Note no mention until now of the Type 8 utter debacle, which is I suspect what really changed things. Maybe this is the "new/better" way of doing it. I don't get that, but I'm not a highly paid consultant either, I'm just a guy who pays for and uses the service and wants to see the new cars improve it. I guess in the end if it results in solid, reliable vehicles and service, all's good. In the meantime it's painful and aggravating to watch the tentative half-steps. If a vehicle is accepted for revenue service it should be fully and absolutely able to operate in unrestricted full time service, not limited to a couple of trips and scurry back to the barn for a download.

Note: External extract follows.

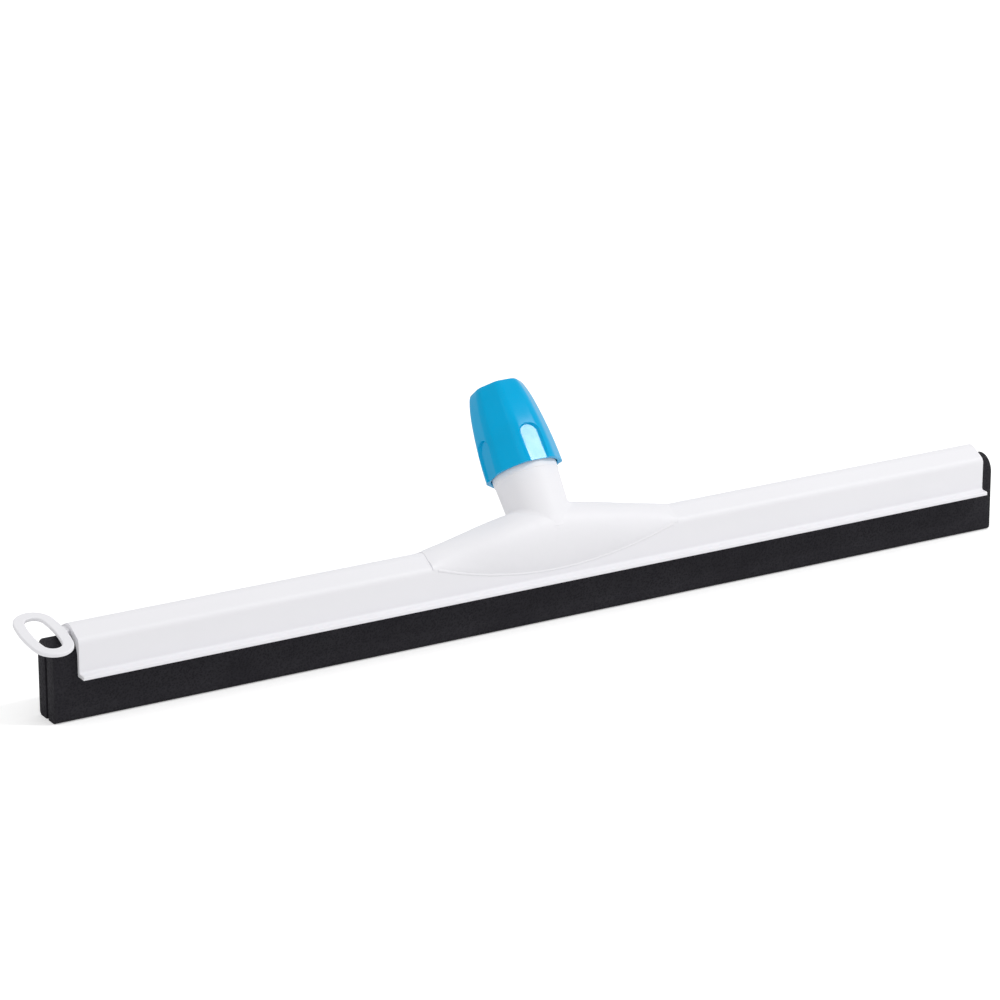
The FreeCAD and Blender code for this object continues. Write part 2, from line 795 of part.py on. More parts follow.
def oval(body, name, half_width, half_length, end_radius):
    """A four-arc oval: two end arcs along Y joined by two flatter side arcs."""
    sketch = new_sketch(body, name, "XY_Plane")
    end_centre = half_length - end_radius
    squares = half_width * half_width + end_centre * end_centre - end_radius * end_radius
    side_radius = squares / ((half_width - end_radius) * 2)
    side_centre = side_radius - half_width
    turn = math.atan2(end_centre.value, side_centre.value)
    half_turn = math.pi / 2
    arcs = [
        ((ZERO, end_centre), end_radius, turn, math.pi - turn),
        ((side_centre, ZERO), side_radius, math.pi - turn, math.pi + turn),
        ((ZERO, -end_centre), end_radius, math.pi + turn, 2 * math.pi - turn),
        ((-side_centre, ZERO), side_radius, -turn, turn),
    ]
    for index, (centre, radius, start, end) in enumerate(arcs):
        middle = Vector(centre[0].value, centre[1].value, 0)
        circle = Part.Circle(middle, Vector(0, 0, 1), radius.value)
        sketch.addGeometry(Part.ArcOfCircle(circle, start, end), False)
    for index, (centre, radius, start, end) in enumerate(arcs):
        sketch.addConstraint(Sketcher.Constraint("Tangent", index, 2, (index + 1) % 4, 1))
    for index, (centre, radius, start, end) in enumerate(arcs):
        if index % 2 == 0:
            pin(sketch, index, 3, centre)
        number = sketch.addConstraint(Sketcher.Constraint("Radius", index, radius.value))
        sketch.setExpression("Constraints[%d]" % number, radius.text)
    return sketch


def make_hanging_ring():
    """The flat ring, its tab and the peg that snaps into the end of the roof."""
    body = new_body("hanging_ring")
    outer = oval(body, "ring_outline", size["ring_half_width"], size["ring_half_length"],
                 size["ring_end_radius"])
    plate = pad(body, "ring_plate", outer, size["ring_thickness"])
    hole = oval(body, "ring_hole", size["ring_half_width"] - size["ring_rim"],
                size["ring_half_length"] - size["ring_rim"],
                size["ring_end_radius"] - size["ring_rim"])
    opening = pocket_through(body, "ring_opening", hole)
    half_thickness = size["ring_thickness"].value / 2
    rounded = round_edges(body, "ring_edges", opening, size["ring_edge_radius"],
                          lambda point: near(abs(point.z), half_thickness))
    roof_end = size["ring_half_width"] + size["ring_gap"]
    tab_end = roof_end - size["peg_end_clearance"]
    tab_start = size["ring_half_width"] - size["ring_rim"] / 2
    tab_half = size["tab_width"] / 2
    tab_tip = tab_half / 2
    tab = closed_profile(body, "tab_outline", "XY_Plane", [
        (tab_start, -tab_half),
        (tab_end, -tab_tip),
        (tab_end, tab_tip),
        (tab_start, tab_half),
    ])
    pad(body, "tab", tab, size["ring_thickness"] - size["ring_edge_radius"] / 2)
    peg = closed_profile(body, "peg_section", "XY_Plane",
                         peg_profile(tab_start, roof_end, ZERO, ZERO))
    revolve(body, "peg", peg, "H_Axis")
    body.Placement = FreeCAD.Placement(
        Vector(ring_centre.value, 0, peg_height.value),
        FreeCAD.Rotation(Vector(1, 0, 0), size["ring_tilt"].value))
    body.setExpression("Placement.Base.x", ring_centre.text)
    body.setExpression("Placement.Base.z", peg_height.text)
    body.setExpression("Placement.Rotation.Angle", size["ring_tilt"].text)
    return body


# ---------------------------------------------------------------- build and write

NODES = [
    make_blade_holder(),
    make_foam_blade(),
    make_core_strip(),
    make_handle_collet(),
    make_ring_nut(),
    make_hanging_ring(),
]
doc.recompute()

for thing in doc.Objects:
    if "Invalid" in thing.State or "Error" in thing.State:
        raise ValueError("%s did not build: %s" % (thing.Label, thing.State))
for node in NODES:
    if node.Shape.isNull() or not node.Shape.isValid() or len(node.Shape.Solids) != 1:
        raise ValueError("%s is not one valid solid" % node.Label)

os.makedirs("parts", exist_ok=True)
for node in NODES:
    node.Shape.exportStep("parts/%s.step" % node.Label)
    box = node.Shape.BoundBox
    print("%-14s volume %10.1f  x %8.2f..%8.2f  y %7.2f..%7.2f  z %7.2f..%7.2f" % (
        node.Label, node.Shape.Volume, box.XMin, box.XMax, box.YMin, box.YMax, box.ZMin, box.ZMax))
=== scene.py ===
import json
import math

import bmesh
import bpy
from mathutils import Matrix, Vector


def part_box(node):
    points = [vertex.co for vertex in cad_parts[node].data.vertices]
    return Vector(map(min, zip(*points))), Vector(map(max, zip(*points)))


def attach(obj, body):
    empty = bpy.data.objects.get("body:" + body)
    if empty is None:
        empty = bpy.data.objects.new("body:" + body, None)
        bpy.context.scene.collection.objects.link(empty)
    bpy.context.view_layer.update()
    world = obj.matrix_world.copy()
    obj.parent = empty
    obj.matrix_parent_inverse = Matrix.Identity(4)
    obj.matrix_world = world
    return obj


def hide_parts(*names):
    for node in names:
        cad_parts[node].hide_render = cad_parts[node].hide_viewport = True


bl_info = {
    "name": "Floor squeegee head",
    "version": (1, 0, 0),
    "blender": (4, 5, 0),
    "location": "3D View > Sidebar > Squeegee",
    "description": "Dresses a floor squeegee head: cellular blade, moulded holder, ring nut and ring",
    "category": "Add Mesh",
}

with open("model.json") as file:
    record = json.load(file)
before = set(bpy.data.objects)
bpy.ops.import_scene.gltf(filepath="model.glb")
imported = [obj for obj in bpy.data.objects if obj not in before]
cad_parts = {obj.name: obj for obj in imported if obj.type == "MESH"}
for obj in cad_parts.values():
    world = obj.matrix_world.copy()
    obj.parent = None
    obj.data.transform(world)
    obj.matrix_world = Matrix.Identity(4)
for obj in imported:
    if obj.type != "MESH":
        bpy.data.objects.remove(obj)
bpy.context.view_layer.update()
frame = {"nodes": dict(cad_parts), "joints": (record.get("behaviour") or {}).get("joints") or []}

MM = 0.001
CLOSE = 0.01 * MM
JOINTS = {joint["name"]: joint for joint in frame["joints"]}
NECK_ROOT = Vector(JOINTS["nut_turn"]["pos_m"])
NECK_AXIS = Vector(JOINTS["nut_turn"]["axis"]).normalized()


# ---------------------------------------------------------------- sizes and colours

def length(name, description, millimetres):
    return bpy.props.FloatProperty(
        name=name, description=description, default=millimetres * MM, min=0.0,
        precision=5, unit="LENGTH")


def turn(name, description, degrees):
    return bpy.props.FloatProperty(
        name=name, description=description, default=math.radians(degrees), subtype="ANGLE")


def colour(name, description, value):
    return bpy.props.FloatVectorProperty(
        name=name, description=description, default=value, size=4, min=0.0, max=1.0,
        subtype="COLOR")


class SqueegeeSizes(bpy.types.PropertyGroup):
    leaf_thickness: length("Leaf thickness", "Thickness of one leaf of the blade", 7.7)
    lip_radius: length("Lip radius", "Rounding of the outer lower edge of each leaf", 2.4)
    cut_radius: length("Cut edge radius", "Softening of the blade's cut edges", 0.3)
    blade_wave: length("Blade wave", "How far the free leaves wander from straight", 0.5)
    nut_rim_height: length("Nut rim", "Distance of the nut's rim from the neck's root", 35.0)
    nut_corner: length("Nut corner", "Length of facet that each soft corner takes", 3.0)
    nut_edge: length("Nut edge", "Rounding of the nut's crisp edges", 0.7)
    mouth_radius: length("Mouth radius", "Radius of the hole for the handle", 11.75)
    skirt_radius: length("Skirt radius", "Inside radius of the nut's skirt", 17.55)
    bore_radius: length("Bore radius", "Inside radius of the nut's threaded part", 16.35)
    flute_width: length("Flute width", "Width of a grip flute", 9.2)
    flute_length: length("Flute length", "Length of a grip flute from the rim", 19.6)
    flute_depth: length("Flute depth", "Depth of a grip flute at the rim", 0.8)
    flute_slope: turn("Flute slope", "Lean of the flute's floor from the nut's axis", 4.5)
    hub_half: length("Hub half length", "Distance of the hub's tips from its middle", 72.0)
    bead: length("Hub bead", "Radius of the bead under the hub", 1.1)
    bead_sink: length("Bead sink", "Depth of the bead's middle in the rail", 0.75)
    rail_half: length("Rail half width", "Half of the rail's width", 11.0)
    crease: length("Crease height", "Height of the crease between face and roof", 41.2)
    blend: length("Neck blend", "How far the neck's fillet reaches", 2.4)
    neck_bow: length("Neck bow", "Where the neck's front turns down into the hub", 0.3)
    neck_foot: length("Neck foot", "Radius of the neck at its root", 15.4)
    neck_land: length("Neck top", "Radius of the neck under the nut", 16.8)
    neck_land_start: length("Neck cone", "Length of the neck's cone", 31.6)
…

Could it be that it's slightly more effective to do it this way, so that the vehicles are sort of in service, operators are being trained on the new type, AND the cars are tested for issues at the same time? With these cars being more computerized than the previous generations, more testing might be required, as there are more systems to test, and more things that can go wrong.
  by Commuterrail1050
 
3908-9 are now in service. 3910-11 left before the current green line cars are all in service. Until the rest come from production this is true.
  by Type 7 3684
 
It's not listed on NETransit but 3913 is at Riverside now.
  by jwhite07
 
At some point, if it hasn't happened already, 3900 and 3901 will likely be sent back to Elmira for mods and upgrade to production spec. Neither of them have been in service for quite a long time now.
  by Commuterrail1050
 
That's why they aren't in full time service yet. Hopefully once they do that and test it enough that it will be applied to the rest of the fleet and they will all be allowed to run full time.
  by MBTA DMA
 
So 3909 has been running on the line but only by itself. But 3908 has been put as an active car so it's 9 type 9's active.